Cela se produit également quand nous sommes à table et qu’arrive le moment où nous nous sentons rassasiés, et que le corps dit subtilement « assez », mais que l’on continue à manger, avec excès et sans contrôle, simplement parce qu’il reste encore des aliments dans l’assiette. Nous avons même nombre d’arguments pour justifier ce genre d’acte, comme
par exemple « je dois m’alimenter » ou « on m’a invité et par respect envers mes hôtes je dois finir mon assiette ». Dans notre quotidien, nous ne savons pas mettre de limites naturelles aux événements qui surviennent spontanément, et nous ne leur permettons pas non plus de cesser en leur temps, par peur de les perdre, et nous les prolongeons ainsi inutilement.

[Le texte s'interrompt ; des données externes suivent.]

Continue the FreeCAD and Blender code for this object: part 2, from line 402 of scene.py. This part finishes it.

En regard de ses réactions impulsives, l’adulte ressemble à un enfant. Quand par exemple, un père dit à son fils qu’à son retour du travail ils iront acheter le jouet qui lui fait si envie, l’enfant, impatient, va insister pour y aller rapidement. Malgré l’insistance de l’enfant, le père, avant de sortir, va réaliser toutes les tâches qu’il juge nécessaire (par exemple se changer, prendre les clés de la voiture) et il attendra que les conditions soient favorables pour faire des courses. L’enfant ne sait pas attendre le moment opportun alors que, dans ce cas, le père reconnait le moment où les événements commencent, il sait et fait ce qu’il a à faire, et attend tout simplement que les conditions soient réunies pour sortir. De même, une fois le jouet acheté, le père saura déterminer le moment où il faudra revenir à la maison, parce qu’il saura clairement que la situation est terminée. Par contre, dès que l’enfant arrive dans le magasin et court vers le jouet qu’il désire, immédiatement il en voit un autre juste à côté. Il ne peut alors ressentir la satisfaction d’obtenir ce jouet qu’il désirait tant, car aussitôt il espère qu’un autre jouet sera encore mieux. Ainsi l’enfant ne perçoit pas que la situation a pris fin.

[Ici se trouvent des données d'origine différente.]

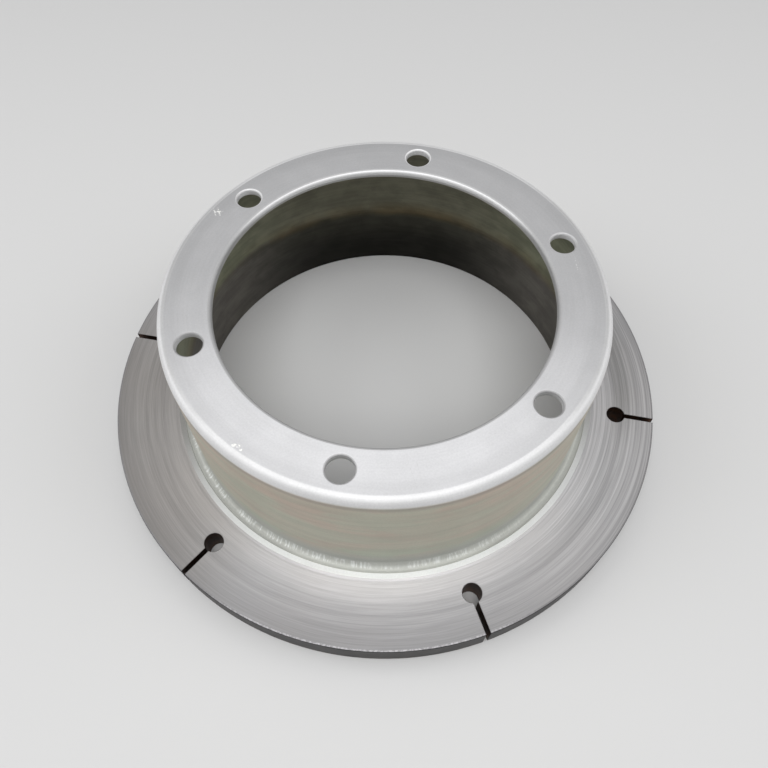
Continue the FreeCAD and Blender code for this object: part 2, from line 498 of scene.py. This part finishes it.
def edge_greys(tree, at, colour):
    """Painted shade on the tops of the shoulder and the pilot edge on two sides, a painted highlight on the
    bore wall on a third, and painted shade on the bore wall elsewhere.
    """
    # Painted shade on two sides, near the top.
    shaded_flanks = flanks(tree, 71, 0.6, 0.97)
    high_up = ease(tree, at["Height"], top_z - 0.65 * mm, top_z - 0.15 * mm, 0.0, 0.32)
    outside = calc(tree, "SUBTRACT", 1.0, times(tree, shaded_flanks, high_up))
    # A painted highlight on the bore wall on one side, and painted shade on it elsewhere.
    under_edge = ease(tree, at["Height"], top_z - 0.1 * mm, top_z - 0.4 * mm)
    over_corner = ease(tree, at["Height"], under_z + 0.5 * mm, under_z + 1.6 * mm)
    bore_highlight = times(tree, times(tree, side(tree, 71, 0.3, 0.8), under_edge), over_corner)
    inside = ease(tree, bore_highlight, 0.0, 1.0, 0.66, 1.22)
    edge_r = pilot_r + pilot_edge
    in_bore = ease(tree, at["Radius"], edge_r + 0.05 * mm, edge_r - 0.1 * mm)
    not_in_bore = calc(tree, "SUBTRACT", 1.0, in_bore)
    level = calc(tree, "ADD", times(tree, outside, not_in_bore), times(tree, inside, in_bore))
    return blend(tree, 1.0, colour, grey(tree, level), "MULTIPLY")

def flange_top(tree, at, colour):
    """The flat top of the flange: painted brighter on one side as painted sheen, and duller out towards the
    shoulder.
    """
    # Painted sheen on one side.
    sheen_side = side(tree, 247, -0.1, 1.0)
    outwards = ease(tree, at["Radius"], bolt_circle_r - 1 * mm, bolt_circle_r + 7 * mm)
    top = shaded(tree, blend(tree, sheen_side, flange_silver, flange_sheen), outwards, 1.0, 0.92)
    flat_top = ease(tree, at["Height"], top_z - 0.03 * mm, top_z - 0.005 * mm)
    return blend(tree, flat_top, colour, top)

# Marks on the flange. Each goes from one angle and radius to another, and has a width in millimetres.
scuffs = [
    ((129.0, 77.6), (130.4, 80.6), 0.24),
    ((130.6, 77.2), (128.6, 80.4), 0.2),
    ((131.4, 78.4), (129.6, 81.6), 0.2),
    ((213.4, 81.0), (214.6, 80.2), 0.4),
    ((215.6, 80.8), (216.4, 80.6), 0.3),
]
faint_rubs = [((349.0, 74.5), (355.0, 75.5), 0.1)]
scratches = [
    ((257.0, 67.5), (258.5, 80.0), 0.07),
    ((259.5, 71.0), (260.2, 79.0), 0.06),
    ((96.0, 70.0), (99.5, 73.5), 0.07),
    ((172.0, 71.0), (170.0, 77.0), 0.06),
    ((281.0, 69.0), (285.0, 72.0), 0.06),
    ((31.0, 71.0), (28.0, 76.0), 0.07),
]
scuff_pale = (0.93, 0.93, 0.90)
scratch_grey = (0.5, 0.5, 0.5)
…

De même, les gens dans la vie quotidienne ne laissent pas les situations naitre et mourir d’eux-mêmes, et ne savent pas déterminer le moment adéquat pour les commencer ou les terminer. Notre vie est basée sur l’espoir que les conditions nous soient plus bénéfiques que celles que nous propose la vie, ou que celle qui ne nous plaisent pas, simplement n’existent pas. Quand les expériences désagréables surviennent, on désire ardemment qu’elles passent rapidement, sans attendre qu’elles finissent au moment opportun. La psyché humaine a des difficultés à déterminer le début et la fin des événements quotidiens. Pour cette raison un maître dans l’art de l’action est celui qui sait reconnaitre la naissance et la mort des choses.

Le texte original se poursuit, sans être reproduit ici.